Books: A Great and Glorious Adventure: A History of the Hundred Years War and the Birth of Renaissance England By Gordon Corrigan


The Done Thing




Although the Hundred Years’ War was fought to unite the English and French crowns, Gordon Corrigan notes in his new history that it “might more accurately be described as the series of events which transformed the English from being Anglo-French into pure Anglo.” The war consisted of numerous English chevauchées, Viking-style raiding expeditions through the countryside of France, punctuated by massacres of French chivalry on the fields of Crécy, Poitiers, and Agincourt. This one-sided conflict continued for so long because the French couldn’t cope with the English super-weapon – the longbow – and the English couldn’t hold the extensive lands they conquered with their small armies. The war forged an enduring enmity, but also the identities of each nation. On one hand, the war enabled the English to perfect their professional military, gave them a strong sense of national pride, and distracted them from an otherwise rampant tendency to civil war. On the other hand, the conflict slowly strained out the seditious aristocracy that divided the French monarchy, and ultimately gave the nation a unifying hero-martyr in Joan of Arc.
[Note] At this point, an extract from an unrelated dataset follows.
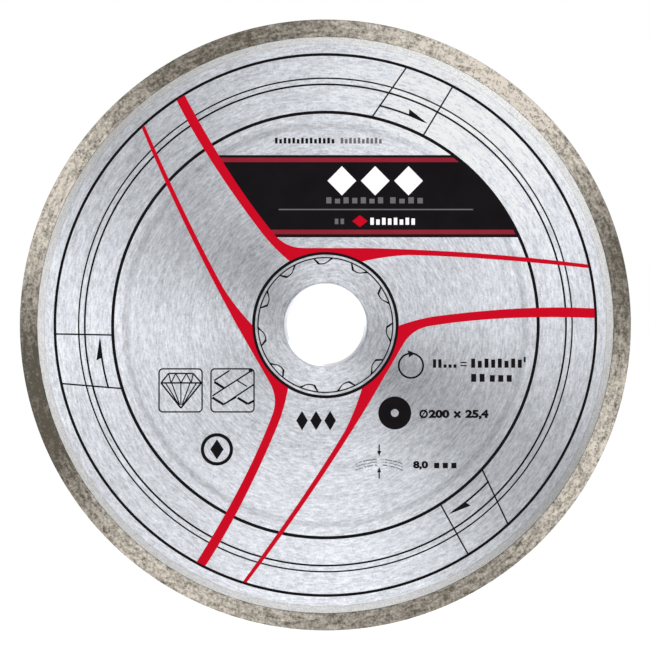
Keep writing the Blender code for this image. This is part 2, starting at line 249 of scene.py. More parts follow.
class Finish:
    def __init__(self, name):
        self.material = bpy.data.materials.new(name)
        self.material.use_nodes = True
        self.tree = self.material.node_tree
        self.shader = self.tree.nodes["Principled BSDF"]

    def add(self, kind, settings=None, sockets=None, out=0):
        node = self.tree.nodes.new("ShaderNode" + kind)
        for key, value in (settings or {}).items():
            if key == "stops":
                self.setStops(node.color_ramp, value)
            else:
                setattr(node, key, value)
        for key, value in (sockets or {}).items():
            self.plug(node.inputs[key], value)
        return Wire(self, node.outputs[out])

    def setStops(self, ramp, stops):
        while len(ramp.elements) < len(stops):
            ramp.elements.new(0.5)
        for element, (place, colour) in zip(ramp.elements, stops):
            element.position = place
            element.color = (*colour, 1) if hasattr(colour, "__len__") else (colour, colour, colour, 1)

    def plug(self, socket, value):
        if isinstance(value, Wire):
            self.tree.links.new(value.socket, socket)
        else:
            socket.default_value = value

    def give(self, **sockets):              # sets or links the shader's own sockets
        for key, value in sockets.items():
            self.plug(self.shader.inputs[key.replace("_", " ")], value)

    def mixColour(self, factor, first, second, blend="MIX"):
        return self.add("Mix", {"data_type": "RGBA", "blend_type": blend},
                        {0: factor, 6: first, 7: second}, out=2)

    def clampTo(self, value, low, high, toLow=0.0, toHigh=1.0):
        return self.add("MapRange", {"clamp": True}, {"Value": value, "From Min": low, "From Max": high,
                                                      "To Min": toLow, "To Max": toHigh})

    def shades(self, shade, colour=(1, 1, 1)):      # a number spread over the three parts of a colour
        return self.add("CombineColor", None, {i: shade * part if part != 1 else shade
                                               for i, part in enumerate(colour[:3])})

    def noise(self, vector, scale, detail=2.0, roughness=0.5):
        return self.add("TexNoise", None, {"Vector": vector, "Scale": scale, "Detail": detail,
                                           "Roughness": roughness})

    def place(self):                        # object coordinates, and the three numbers in them
        vector = self.add("TexCoord", out="Object")
        parts = [self.add("SeparateXYZ", None, {0: vector}, out=axis) for axis in "XYZ"]
        return (vector, *parts)

    def polar(self):                        # as place, with the radius and the clock angle
        vector, x, y, z = self.place()
        radius = self.add("Math", {"operation": "SQRT"}, {0: x * x + z * z})
        angle = self.add("Math", {"operation": "ARCTAN2"}, {0: x, 1: z})
        return vector, x, z, radius, angle

    def arcGrain(self, across, along, detail=2.0):          # noise drawn out into arcs round the axis
        vector, x, z, radius, angle = self.polar()
        grain = self.add("CombineXYZ", None, {0: radius * float(across), 1: x * float(along),
                                              2: z * float(along)})
        return self.noise(grain, 1.0, detail, 0.6)

    def waves(self, angle, terms):          # 1 plus a few cosines round the disc
        total = 1.0
        for count, strength, peak in terms:
            turn = (angle - math.radians(peak)) * float(count)
            total = self.add("Math", {"operation": "COSINE"}, {0: turn}) * strength + total
        return total

    def bump(self, height, strength, distance):
        return self.add("Bump", None, {"Height": height, "Strength": strength, "Distance": distance})


# steel: brushed round the axis, in three ground zones, with painted highlight fans
steel = {
    "colour": (0.690, 0.709, 0.757),
    # zone brightness by share of the radius: the bore's chamfer is painted near white as a painted highlight,
    # just outside it lies a painted shade line, and further out the brightness is partly the ground finish
    # and partly painted light
    "zones": ((0.0, 1.35), (0.1468, 1.35), (0.1486, 0.64), (0.1515, 0.70), (0.156, 0.82), (0.24, 0.82),
              (0.34, 0.815), (0.50, 0.925), (0.685, 0.975), (0.696, 0.975), (0.703, 0.80), (0.717, 0.80),
              (0.727, 1.02), (1.0, 1.02)),  # share of the radius, brightness
    "paintedHighlightFans": {                            # painted highlight fans round the disc, the lamps' reflections put into the colour: how many, how strong, where one peaks
        "hub": ((2, 0.23, 16), (3, 0.03, 48), (4, 0.045, 80)),
        "web": ((1, 0.07, 0), (2, 0.19, 35), (3, 0.07, 43), (4, 0.105, 85), (6, 0.045, 32)),
        "edge": ((1, 0.13, 5), (2, 0.20, 39), (3, 0.12, 44), (4, 0.09, 89), (6, 0.03, 35)),
    },
    "hubShare": (0.22, 0.30), "edgeShare": (0.66, 0.74),     # where one zone's fans pass into the next's
    "streak": (1450, 400), "groove": (5200, 240), "sweep": (420, 60),   # arcs per metre, across and along
    "cloud": 60, "speck": 1600,
    "strengths": {"streak": 0.95, "groove": 0.35, "sweep": 0.30, "speck": 0.55, "cloud": 0.14},
    "coarse": (0.20, 0.75, 1.20),           # the middle is ground more coarsely: from, to, how much more
    "chamfer": (0.1465, 0.1490, 0.25),      # the bore's chamfer is turned clean: from, to, how much is left
    "roughness": 0.36, "grooveRoughness": 0.16, "sweepRoughness": 0.10,
    "bump": (0.22, 0.04 * mm),
}


def paintSteelHighlightFans(finish, angle, share):     # painted highlight: the soft fans of light that lamps make on brushed steel, painted into the colour zone by zone
    hub, web, edge = (finish.waves(angle, steel["paintedHighlightFans"][zone]) for zone in ("hub", "web", "edge"))
    inMask = finish.clampTo(share, *steel["hubShare"])
    outMask = finish.clampTo(share, *steel["edgeShare"])
    inner = hub + (web - hub) * inMask
    return inner + (edge - inner) * outMask


def makeSteel(name):
    finish = Finish(name)
    vector, x, z, radius, angle = finish.polar()
    share = radius / blade["steelRadius"]
    grains = {
        "streak": finish.arcGrain(*steel["streak"]),
        "groove": finish.arcGrain(*steel["groove"], detail=1.0),
        "sweep": finish.arcGrain(*steel["sweep"]),
        "speck": finish.noise(vector, steel["speck"], 2.0, 0.6),
        "cloud": finish.noise(vector, steel["cloud"], 3.0, 0.5),
    }
    wear = sum((grains[kind] - 0.5) * strength for kind, strength in steel["strengths"].items())
    coarseFrom, coarseTo, coarse = steel["coarse"]
    cleanTo, cleanFrom, clean = steel["chamfer"]
    boost = (finish.clampTo(share, coarseFrom, coarseTo, coarse, 1.0)
             * finish.clampTo(share, cleanTo, cleanFrom, clean, 1.0))
    ramp = finish.add("ValToRGB", {"stops": steel["zones"]}, {0: share})
    zone = finish.add("SeparateColor", None, {0: ramp})
    # painted light: the painted highlight fans and the zone brightness multiply the brushed grain here
    shade = (1.0 + wear * boost) * paintSteelHighlightFans(finish, angle, share) * zone
    rough = (steel["roughness"] + (grains["groove"] - 0.5) * steel["grooveRoughness"]
             + (grains["sweep"] - 0.5) * steel["sweepRoughness"])
    relief = finish.bump(grains["groove"] + grains["streak"] * 0.6, *steel["bump"])
    finish.give(Base_Color=finish.shades(shade, steel["colour"]), Metallic=1.0, Roughness=rough,
                Normal=relief)
    return finish.material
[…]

Corrigan sets out to tell this story in an accessible narrative. This simple goal may surprise those who first acquaint themselves with the description on the back cover of his book. There, we are told that Corrigan will give the events and personalities of the war “the full attention and reassessment they deserve.” A total of exactly 46 endnotes and the lack of a full bibliography quickly deflate this expectation. But authors should not be blamed for what their publishers get up to on back covers. Corrigan’s style and verve immediately reveal his true intentions.

As an accessible narrative, A Great and Glorious Adventure succeeds very well – perhaps too well. The story is memorably told, but some of the devices, unnecessarily deployed to render an already gripping tale more gripping still, range from the tedious to the disturbing.